The alarm doesn’t import WorkflowExecutor. It takes a module name and a message and fires a cast at the scheduled time. The UI handler doesn’t know what the step does. The task completion handler doesn’t know it’s participating in a workflow. They know a step ID. That’s all.


Defining a Workflow

A workflow definition is a map. The flow_json column stores it. The start key names the first step.

flow = %{
  "start" => %{
    "name" => "search",
    "tool" => "knowledge_search",
    "args" => %{"query" => "{{input.topic}}"},
    "next" => "summarize"
  },
  "summarize" => %{
    "name" => "summarize",
    "tool" => "knowledge_get",
    "args" => %{"id" => "{{input.doc_id}}"},
    "next" => "notify"
  },
  "notify" => %{
    "name" => "notify",
    "tool" => "pushover_send",
    "args" => %{"message" => "Research complete"},
    "done" => true
  }
}

WorkflowExecutor.start_workflow("research", flow, %{"topic" => "AI safety"}, "james")

A branching workflow:

flow = %{
  "start" => %{
    "name" => "check_admin",
    "tool" => "is_admin",
    "args" => %{},
    "branch" => [
      %{"if" => "result == true",  "then" => "admin_action"},
      %{"if" => "result == false", "then" => "user_action"}
    ]
  },
  "admin_action" => %{"tool" => "knowledge_add", ..., "done" => true},
  "user_action"  => %{"tool" => "get_greeting",  ..., "done" => true}
}

An approval gate – a step with no tool that waits in pending until a human acts:

flow = %{
  "start" => %{
    "name" => "request_approval",
    "tool" => nil,
    "args" => %{},
    "next" => "execute_write"
    # executor creates this step as 'pending', not 'ready'
    # notification is sent; human calls workflow_approve(step_id)
    # executor receives step_ready, marks running, tool is nil so result is 'approved'
    # next step created and readied
  },
  "execute_write" => %{
    "name" => "execute_write",
    "tool" => "knowledge_add",
    "args" => %{"title" => "{{input.title}}", "body" => "{{input.body}}"},
    "done" => true
  }
}

Supervision Tree

One line in application.ex, after {Alarm, []}:

{WorkflowExecutor, []}

WorkflowExecutor.init/1 starts its Sqler, creates its tables, schedules the first poll and the first watchdog tick. The entire workflow engine is online. No external services, no additional configuration, no migration scripts. The tables are created idempotently on every startup via CREATE TABLE IF NOT EXISTS.
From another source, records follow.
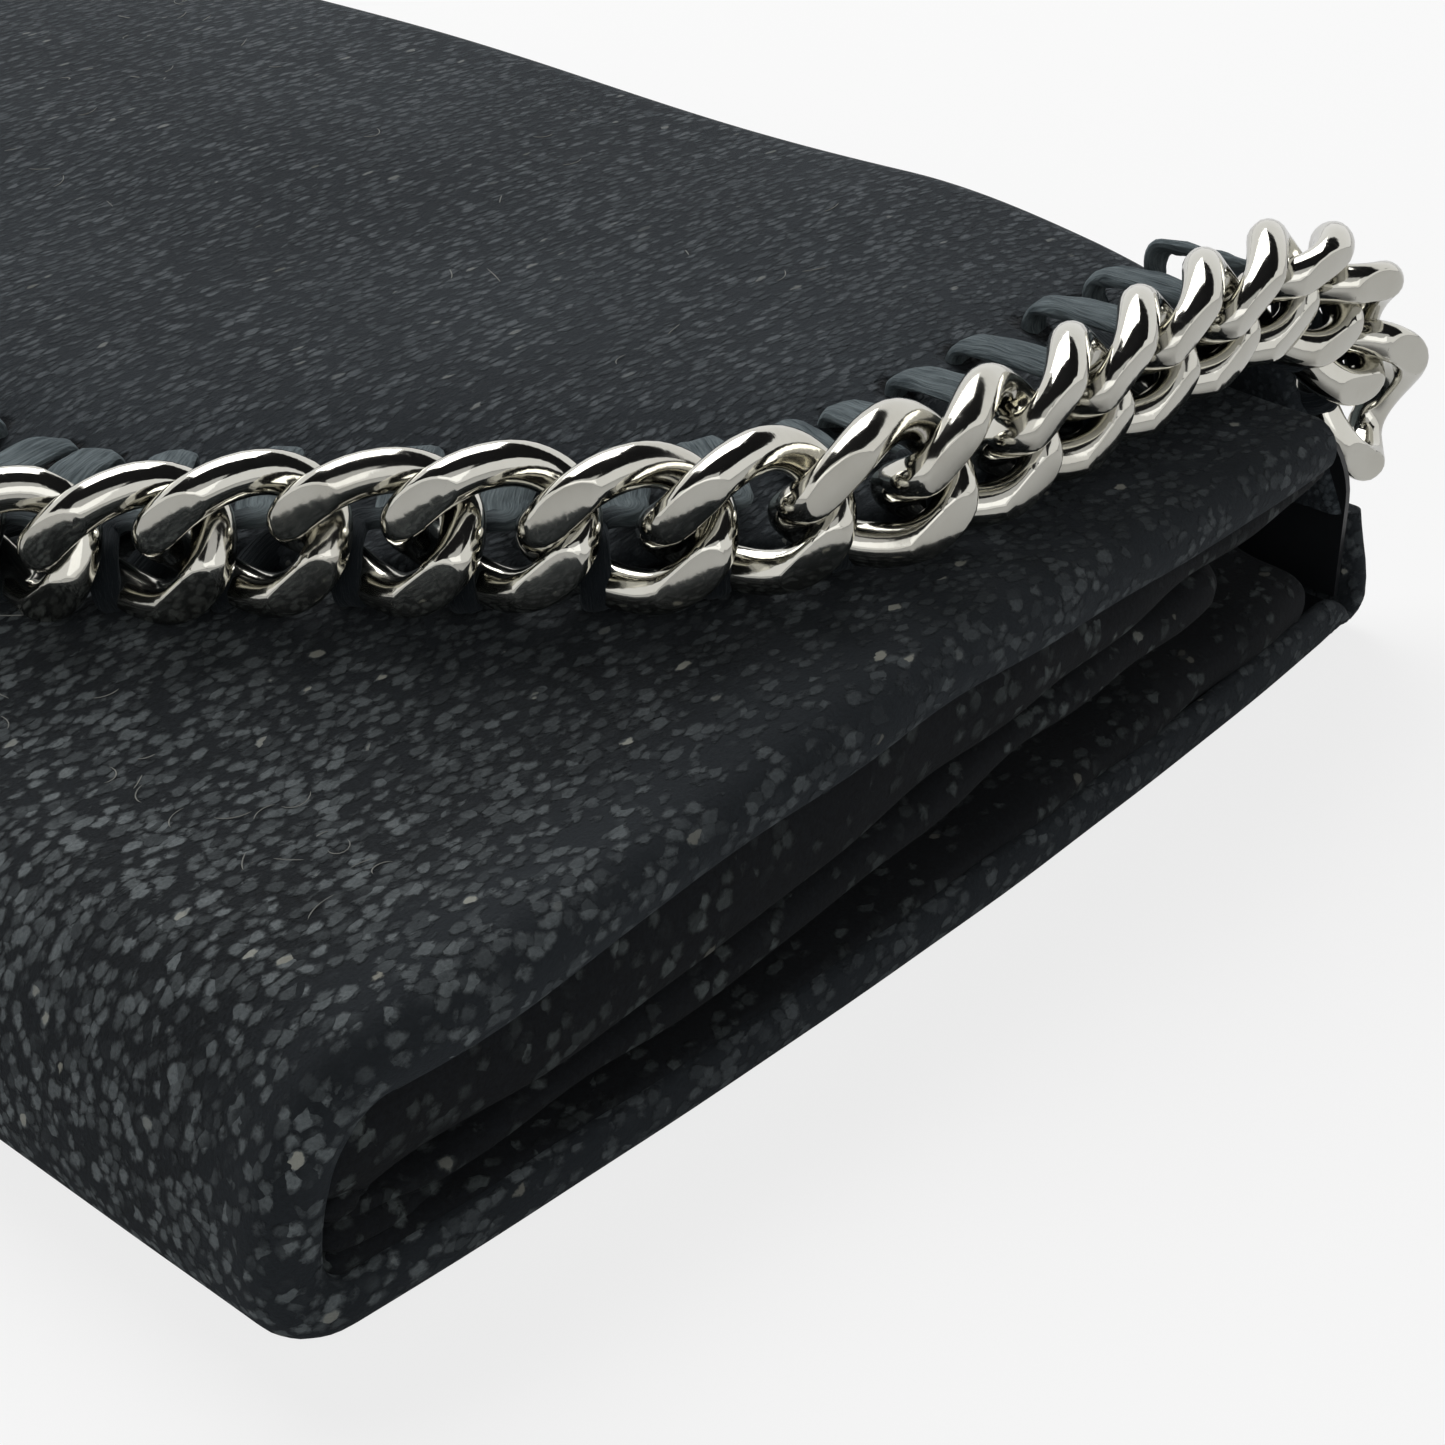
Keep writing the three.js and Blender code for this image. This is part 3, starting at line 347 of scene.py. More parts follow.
def makePiece(name, points, faces, material, body, nodes=(), uv=None, sharpAngle=40):
    # points in mm; doubles are merged, faces turned outwards and edges over sharpAngle kept crisp
    mesh = bpy.data.meshes.new(name)
    faces = faces.tolist() if isinstance(faces, np.ndarray) else faces
    mesh.from_pydata((points.reshape(-1, 3) * mm).tolist(), [], faces)
    if uv is not None:
        corners = np.empty(len(mesh.loops), dtype=np.int32)
        mesh.loops.foreach_get("vertex_index", corners)
        layer = mesh.uv_layers.new(name="UVMap")
        layer.data.foreach_set("uv", uv.reshape(-1, 2)[corners].ravel())
    work = bmesh.new()
    work.from_mesh(mesh)
    bmesh.ops.remove_doubles(work, verts=work.verts, dist=1e-6)
    bmesh.ops.dissolve_degenerate(work, edges=work.edges, dist=1e-7)
    bmesh.ops.recalc_face_normals(work, faces=work.faces)
    work.to_mesh(mesh)
    work.free()
    mesh.polygons.foreach_set("use_smooth", [True] * len(mesh.polygons))
    mesh.set_sharp_from_angle(angle=math.radians(sharpAngle))
    mesh.materials.append(material)
    piece = bpy.data.objects.new(name, mesh)
    bpy.context.scene.collection.objects.link(piece)
    if isinstance(body, tuple):
        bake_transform(piece)
    else:
        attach(piece, body)
    if nodes:
        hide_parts(*nodes)


def gridFaces(rows, columns, start=0, closeRows=False, closeColumns=False):
    # quads between neighbouring rows and columns of a grid of points
    row = np.arange(rows if closeRows else rows - 1)[:, None]
    column = np.arange(columns if closeColumns else columns - 1)[None, :]
    nextRow = (row + 1) % rows
    nextColumn = (column + 1) % columns
    quads = np.stack([row * columns + column, row * columns + nextColumn,
                      nextRow * columns + nextColumn, nextRow * columns + column], axis=-1)
    return quads.reshape(-1, 4) + start


def shellPoints(middle, normal, half):
    # closed sheet: middle surface plus and minus half along its normal, joined round its border;
    # where half is zero on the border the two faces meet in a rounded rim
    rows, columns = half.shape
    outer = middle + normal * half[..., None]
    inner = middle - normal * half[..., None]
    points = np.concatenate([outer.reshape(-1, 3), inner.reshape(-1, 3)])
    count = rows * columns
    ring = np.concatenate([np.arange(columns), np.arange(1, rows) * columns + columns - 1,
                           (rows - 1) * columns + np.arange(columns - 2, -1, -1),
                           np.arange(rows - 2, 0, -1) * columns])
    after = np.roll(ring, -1)
    faces = np.concatenate([gridFaces(rows, columns), gridFaces(rows, columns, count)[:, ::-1],
                            np.stack([after, ring, ring + count, after + count], axis=-1)])
    return points, faces


def rimHalf(distance, half):
    # half thickness of a sheet near a cut border: a quarter circle of radius half
    inside = np.clip(1 - distance / half, 0, 1)
    return half * np.sqrt(1 - inside ** 2)


def rimSteps(half, count=5):
    # distances from a border that draw its quarter circle evenly
    angle = np.linspace(0, math.pi / 2, count + 1)
    return half * (1 - np.cos(angle))


def smooth(value, low, high):
    # smooth step: share is how far value is from low to high, and the step is 3 share^2 - 2 share^3
    share = np.clip((value - low) / (high - low), 0, 1)
    return share * share * (3 - 2 * share)


def ripple(seed, u, v, wavelength, height, count=7):
    # soft waviness: a sum of sine waves of random direction and phase
    draw = np.random.default_rng(seed)
    total = np.zeros(np.broadcast(u, v).shape)
    for direction, phase, stretch in draw.uniform((0, 0, 0.6), (math.pi, 6.28, 1.7), (count, 3)):
        pace = 2 * math.pi / (wavelength * stretch)
        total = total + np.sin(pace * (u * math.cos(direction) + v * math.sin(direction)) + phase)
    return total * height / math.sqrt(count)


def unit(vectors):
    return vectors / np.linalg.norm(vectors, axis=-1, keepdims=True)


# sizes shared by the pieces, in mm

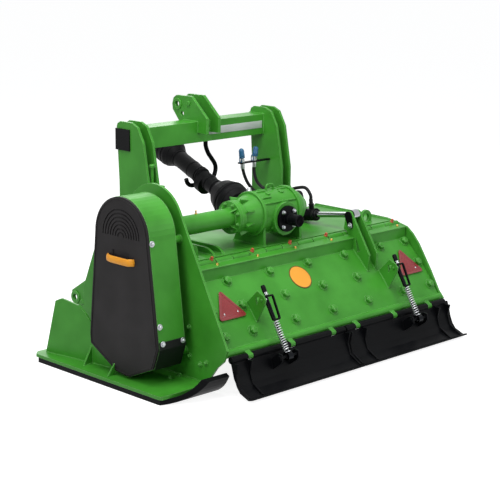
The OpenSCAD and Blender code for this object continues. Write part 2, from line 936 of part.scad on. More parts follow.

What the Implementation Does Not Include

This is a deliberate list.

No workflow versioning. If you change flow_json on a running workflow, the in-flight run sees the new definition on the next step. Version the flow yourself by naming it differently if you need immutability.

No SSE/WebSocket events. Add SsePush.broadcast("workflow_event", %{...}) in step_done and step_failed handlers when you want real-time UI updates. Two lines.

No per-step timeout. The watchdog catches steps stuck in running after a global threshold. Per-step timeouts can be added by scheduling an Alarm when a step starts and cancelling it when it finishes.

No parallel join tracking in DB. The join check (pending_parallel_steps) queries the steps table. If the executor crashes mid-fan-out, the check runs against current DB state on restart and correctly identifies which branches are still pending.

No rich condition language. Six condition patterns cover most cases. Add function heads to evaluate/2 for more.

Everything omitted is additive. The core is small on purpose. A working system is better than a complete specification.


The Full Picture

Five files. Two tables. One GenServer.

The rest of the system – Alarm, Pushover, WsHandler, NisTask, the MCP server – participates without modification. They send messages. The executor acts on them.

That is what minimal coupling looks like when you build it instead of describe it.